• [Exercise goal]:
Below are some records; return each one exactly.

• [Recorded data]:
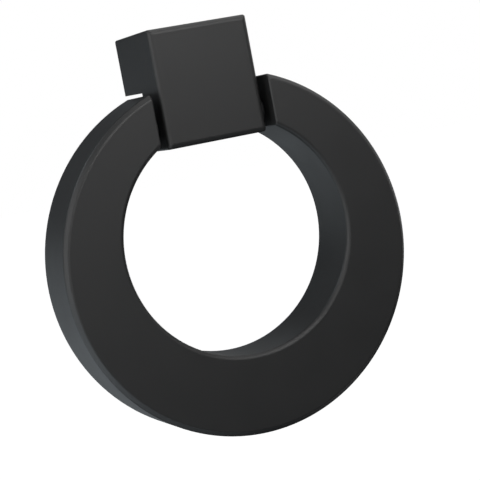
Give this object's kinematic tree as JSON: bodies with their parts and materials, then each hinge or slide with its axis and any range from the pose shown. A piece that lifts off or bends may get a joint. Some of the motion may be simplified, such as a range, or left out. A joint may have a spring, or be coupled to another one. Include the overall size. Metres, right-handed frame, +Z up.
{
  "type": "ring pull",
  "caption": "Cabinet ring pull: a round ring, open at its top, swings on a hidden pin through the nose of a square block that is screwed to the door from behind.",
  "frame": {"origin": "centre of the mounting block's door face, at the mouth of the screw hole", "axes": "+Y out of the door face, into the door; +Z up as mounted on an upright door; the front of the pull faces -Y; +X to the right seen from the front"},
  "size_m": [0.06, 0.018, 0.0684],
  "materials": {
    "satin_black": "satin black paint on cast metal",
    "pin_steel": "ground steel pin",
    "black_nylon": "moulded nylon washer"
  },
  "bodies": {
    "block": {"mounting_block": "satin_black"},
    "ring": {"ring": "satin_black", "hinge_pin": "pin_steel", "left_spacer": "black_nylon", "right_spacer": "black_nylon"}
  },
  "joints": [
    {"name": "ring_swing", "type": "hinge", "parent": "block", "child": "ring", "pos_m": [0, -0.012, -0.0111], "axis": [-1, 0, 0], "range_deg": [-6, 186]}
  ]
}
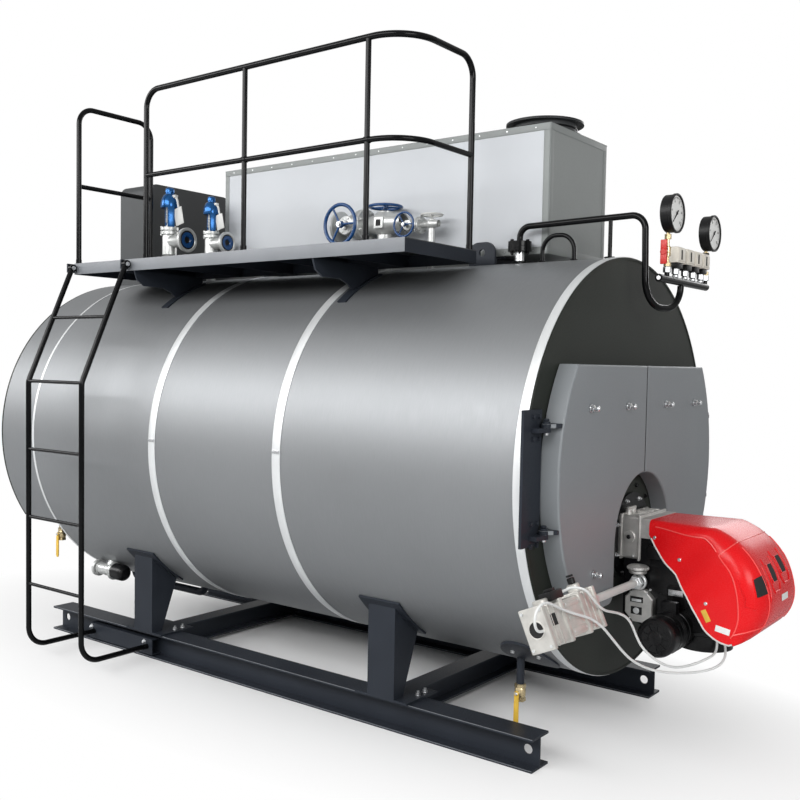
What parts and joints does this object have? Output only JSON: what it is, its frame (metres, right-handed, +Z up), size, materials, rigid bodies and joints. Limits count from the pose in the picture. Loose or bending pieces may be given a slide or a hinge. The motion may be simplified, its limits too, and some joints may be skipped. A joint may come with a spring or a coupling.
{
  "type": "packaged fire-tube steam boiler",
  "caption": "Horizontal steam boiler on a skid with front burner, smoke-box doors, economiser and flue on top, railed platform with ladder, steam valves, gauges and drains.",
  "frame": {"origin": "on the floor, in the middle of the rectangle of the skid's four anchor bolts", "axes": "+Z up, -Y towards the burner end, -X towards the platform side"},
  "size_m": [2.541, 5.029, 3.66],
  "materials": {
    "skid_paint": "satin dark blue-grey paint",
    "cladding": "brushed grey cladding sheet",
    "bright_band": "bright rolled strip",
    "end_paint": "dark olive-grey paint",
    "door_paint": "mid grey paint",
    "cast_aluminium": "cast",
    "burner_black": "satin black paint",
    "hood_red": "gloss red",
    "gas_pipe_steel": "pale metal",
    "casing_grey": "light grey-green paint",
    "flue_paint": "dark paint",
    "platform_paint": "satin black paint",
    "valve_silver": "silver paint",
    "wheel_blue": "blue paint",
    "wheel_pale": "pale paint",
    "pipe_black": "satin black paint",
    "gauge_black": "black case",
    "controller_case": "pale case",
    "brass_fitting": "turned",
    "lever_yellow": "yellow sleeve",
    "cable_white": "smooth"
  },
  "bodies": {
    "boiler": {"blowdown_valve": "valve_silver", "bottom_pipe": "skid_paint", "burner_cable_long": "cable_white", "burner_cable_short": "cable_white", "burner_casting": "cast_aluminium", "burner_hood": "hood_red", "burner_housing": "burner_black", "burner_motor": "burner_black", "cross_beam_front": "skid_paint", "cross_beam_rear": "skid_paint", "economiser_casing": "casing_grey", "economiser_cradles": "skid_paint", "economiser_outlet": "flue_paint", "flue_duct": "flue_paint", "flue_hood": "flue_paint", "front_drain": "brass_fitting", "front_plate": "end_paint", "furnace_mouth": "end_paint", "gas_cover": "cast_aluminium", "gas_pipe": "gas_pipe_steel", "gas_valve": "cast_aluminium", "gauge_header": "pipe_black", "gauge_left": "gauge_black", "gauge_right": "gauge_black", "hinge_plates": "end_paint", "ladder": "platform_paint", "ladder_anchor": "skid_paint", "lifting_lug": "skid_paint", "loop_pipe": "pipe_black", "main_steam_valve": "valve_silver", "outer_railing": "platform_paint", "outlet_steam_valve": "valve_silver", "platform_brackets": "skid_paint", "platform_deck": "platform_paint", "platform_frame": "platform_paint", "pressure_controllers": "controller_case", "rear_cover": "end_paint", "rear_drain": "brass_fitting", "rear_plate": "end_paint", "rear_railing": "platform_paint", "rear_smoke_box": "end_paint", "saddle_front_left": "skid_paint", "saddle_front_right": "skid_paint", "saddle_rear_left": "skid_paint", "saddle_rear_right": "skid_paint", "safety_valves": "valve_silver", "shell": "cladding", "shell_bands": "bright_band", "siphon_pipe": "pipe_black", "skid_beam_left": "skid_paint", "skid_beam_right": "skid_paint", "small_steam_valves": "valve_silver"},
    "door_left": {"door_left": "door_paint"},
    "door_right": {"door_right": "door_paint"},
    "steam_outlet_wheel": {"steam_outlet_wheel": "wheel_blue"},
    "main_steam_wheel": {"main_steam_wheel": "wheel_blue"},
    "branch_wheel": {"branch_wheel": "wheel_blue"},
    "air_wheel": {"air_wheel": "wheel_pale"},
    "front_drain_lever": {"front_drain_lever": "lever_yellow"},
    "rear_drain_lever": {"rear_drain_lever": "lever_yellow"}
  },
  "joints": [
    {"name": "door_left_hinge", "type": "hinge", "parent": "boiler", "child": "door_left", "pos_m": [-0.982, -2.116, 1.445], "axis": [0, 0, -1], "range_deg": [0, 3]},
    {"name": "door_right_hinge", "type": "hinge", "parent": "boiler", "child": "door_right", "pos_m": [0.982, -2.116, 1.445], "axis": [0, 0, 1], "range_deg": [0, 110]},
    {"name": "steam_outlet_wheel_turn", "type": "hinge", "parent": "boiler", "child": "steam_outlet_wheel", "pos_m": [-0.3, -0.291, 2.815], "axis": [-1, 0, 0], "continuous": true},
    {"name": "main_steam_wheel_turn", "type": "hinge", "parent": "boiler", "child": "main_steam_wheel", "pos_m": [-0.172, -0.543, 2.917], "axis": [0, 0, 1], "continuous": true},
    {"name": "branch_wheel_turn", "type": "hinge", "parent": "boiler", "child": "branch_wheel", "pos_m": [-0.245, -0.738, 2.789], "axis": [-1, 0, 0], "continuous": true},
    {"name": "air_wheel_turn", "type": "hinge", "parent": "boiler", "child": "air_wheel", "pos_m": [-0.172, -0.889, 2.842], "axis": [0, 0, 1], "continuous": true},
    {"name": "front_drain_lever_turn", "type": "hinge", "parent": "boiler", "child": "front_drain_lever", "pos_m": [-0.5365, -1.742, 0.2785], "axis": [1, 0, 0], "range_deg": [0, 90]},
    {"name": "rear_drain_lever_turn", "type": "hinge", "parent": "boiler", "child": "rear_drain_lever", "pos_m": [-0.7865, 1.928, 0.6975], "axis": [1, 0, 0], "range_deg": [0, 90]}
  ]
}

• [Solution to this problem]:
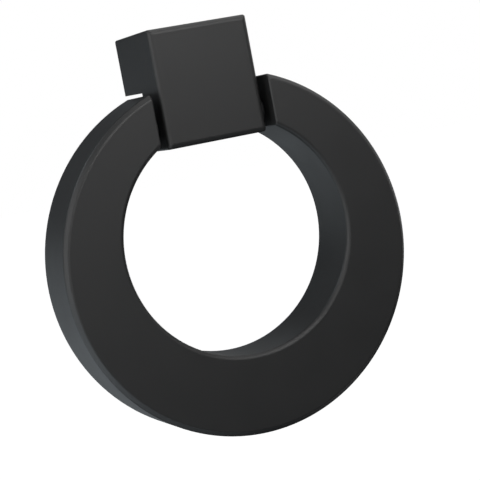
Give this object's kinematic tree as JSON: bodies with their parts and materials, then each hinge or slide with its axis and any range from the pose shown. A piece that lifts off or bends may get a joint. Some of the motion may be simplified, such as a range, or left out. A joint may have a spring, or be coupled to another one. Include the overall size. Metres, right-handed frame, +Z up.
{
  "type": "ring pull",
  "caption": "Cabinet ring pull: a round ring, open at its top, swings on a hidden pin through the nose of a square block that is screwed to the door from behind.",
  "frame": {"origin": "centre of the mounting block's door face, at the mouth of the screw hole", "axes": "+Y out of the door face, into the door; +Z up as mounted on an upright door; the front of the pull faces -Y; +X to the right seen from the front"},
  "size_m": [0.06, 0.018, 0.0684],
  "materials": {
    "satin_black": "satin black paint on cast metal",
    "pin_steel": "ground steel pin",
    "black_nylon": "moulded nylon washer"
  },
  "bodies": {
    "block": {"mounting_block": "satin_black"},
    "ring": {"ring": "satin_black", "hinge_pin": "pin_steel", "left_spacer": "black_nylon", "right_spacer": "black_nylon"}
  },
  "joints": [
    {"name": "ring_swing", "type": "hinge", "parent": "block", "child": "ring", "pos_m": [0, -0.012, -0.0111], "axis": [-1, 0, 0], "range_deg": [-6, 186]}
  ]
}
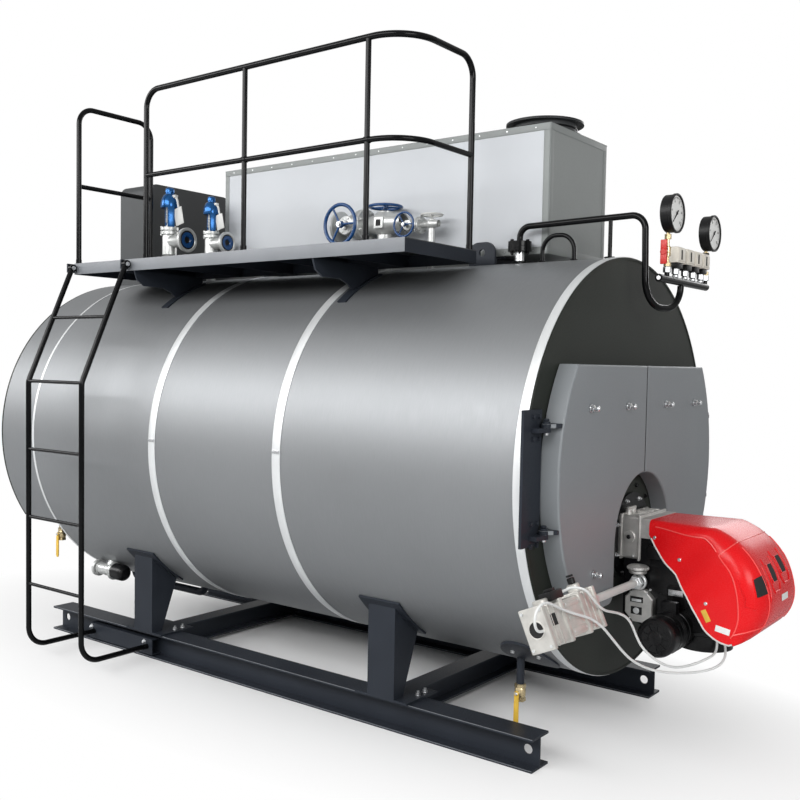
What parts and joints does this object have? Output only JSON: what it is, its frame (metres, right-handed, +Z up), size, materials, rigid bodies and joints. Limits count from the pose in the picture. Loose or bending pieces may be given a slide or a hinge. The motion may be simplified, its limits too, and some joints may be skipped. A joint may come with a spring or a coupling.
{
  "type": "packaged fire-tube steam boiler",
  "caption": "Horizontal steam boiler on a skid with front burner, smoke-box doors, economiser and flue on top, railed platform with ladder, steam valves, gauges and drains.",
  "frame": {"origin": "on the floor, in the middle of the rectangle of the skid's four anchor bolts", "axes": "+Z up, -Y towards the burner end, -X towards the platform side"},
  "size_m": [2.541, 5.029, 3.66],
  "materials": {
    "skid_paint": "satin dark blue-grey paint",
    "cladding": "brushed grey cladding sheet",
    "bright_band": "bright rolled strip",
    "end_paint": "dark olive-grey paint",
    "door_paint": "mid grey paint",
    "cast_aluminium": "cast",
    "burner_black": "satin black paint",
    "hood_red": "gloss red",
    "gas_pipe_steel": "pale metal",
    "casing_grey": "light grey-green paint",
    "flue_paint": "dark paint",
    "platform_paint": "satin black paint",
    "valve_silver": "silver paint",
    "wheel_blue": "blue paint",
    "wheel_pale": "pale paint",
    "pipe_black": "satin black paint",
    "gauge_black": "black case",
    "controller_case": "pale case",
    "brass_fitting": "turned",
    "lever_yellow": "yellow sleeve",
    "cable_white": "smooth"
  },
  "bodies": {
    "boiler": {"blowdown_valve": "valve_silver", "bottom_pipe": "skid_paint", "burner_cable_long": "cable_white", "burner_cable_short": "cable_white", "burner_casting": "cast_aluminium", "burner_hood": "hood_red", "burner_housing": "burner_black", "burner_motor": "burner_black", "cross_beam_front": "skid_paint", "cross_beam_rear": "skid_paint", "economiser_casing": "casing_grey", "economiser_cradles": "skid_paint", "economiser_outlet": "flue_paint", "flue_duct": "flue_paint", "flue_hood": "flue_paint", "front_drain": "brass_fitting", "front_plate": "end_paint", "furnace_mouth": "end_paint", "gas_cover": "cast_aluminium", "gas_pipe": "gas_pipe_steel", "gas_valve": "cast_aluminium", "gauge_header": "pipe_black", "gauge_left": "gauge_black", "gauge_right": "gauge_black", "hinge_plates": "end_paint", "ladder": "platform_paint", "ladder_anchor": "skid_paint", "lifting_lug": "skid_paint", "loop_pipe": "pipe_black", "main_steam_valve": "valve_silver", "outer_railing": "platform_paint", "outlet_steam_valve": "valve_silver", "platform_brackets": "skid_paint", "platform_deck": "platform_paint", "platform_frame": "platform_paint", "pressure_controllers": "controller_case", "rear_cover": "end_paint", "rear_drain": "brass_fitting", "rear_plate": "end_paint", "rear_railing": "platform_paint", "rear_smoke_box": "end_paint", "saddle_front_left": "skid_paint", "saddle_front_right": "skid_paint", "saddle_rear_left": "skid_paint", "saddle_rear_right": "skid_paint", "safety_valves": "valve_silver", "shell": "cladding", "shell_bands": "bright_band", "siphon_pipe": "pipe_black", "skid_beam_left": "skid_paint", "skid_beam_right": "skid_paint", "small_steam_valves": "valve_silver"},
    "door_left": {"door_left": "door_paint"},
    "door_right": {"door_right": "door_paint"},
    "steam_outlet_wheel": {"steam_outlet_wheel": "wheel_blue"},
    "main_steam_wheel": {"main_steam_wheel": "wheel_blue"},
    "branch_wheel": {"branch_wheel": "wheel_blue"},
    "air_wheel": {"air_wheel": "wheel_pale"},
    "front_drain_lever": {"front_drain_lever": "lever_yellow"},
    "rear_drain_lever": {"rear_drain_lever": "lever_yellow"}
  },
  "joints": [
    {"name": "door_left_hinge", "type": "hinge", "parent": "boiler", "child": "door_left", "pos_m": [-0.982, -2.116, 1.445], "axis": [0, 0, -1], "range_deg": [0, 3]},
    {"name": "door_right_hinge", "type": "hinge", "parent": "boiler", "child": "door_right", "pos_m": [0.982, -2.116, 1.445], "axis": [0, 0, 1], "range_deg": [0, 110]},
    {"name": "steam_outlet_wheel_turn", "type": "hinge", "parent": "boiler", "child": "steam_outlet_wheel", "pos_m": [-0.3, -0.291, 2.815], "axis": [-1, 0, 0], "continuous": true},
    {"name": "main_steam_wheel_turn", "type": "hinge", "parent": "boiler", "child": "main_steam_wheel", "pos_m": [-0.172, -0.543, 2.917], "axis": [0, 0, 1], "continuous": true},
    {"name": "branch_wheel_turn", "type": "hinge", "parent": "boiler", "child": "branch_wheel", "pos_m": [-0.245, -0.738, 2.789], "axis": [-1, 0, 0], "continuous": true},
    {"name": "air_wheel_turn", "type": "hinge", "parent": "boiler", "child": "air_wheel", "pos_m": [-0.172, -0.889, 2.842], "axis": [0, 0, 1], "continuous": true},
    {"name": "front_drain_lever_turn", "type": "hinge", "parent": "boiler", "child": "front_drain_lever", "pos_m": [-0.5365, -1.742, 0.2785], "axis": [1, 0, 0], "range_deg": [0, 90]},
    {"name": "rear_drain_lever_turn", "type": "hinge", "parent": "boiler", "child": "rear_drain_lever", "pos_m": [-0.7865, 1.928, 0.6975], "axis": [1, 0, 0], "range_deg": [0, 90]}
  ]
}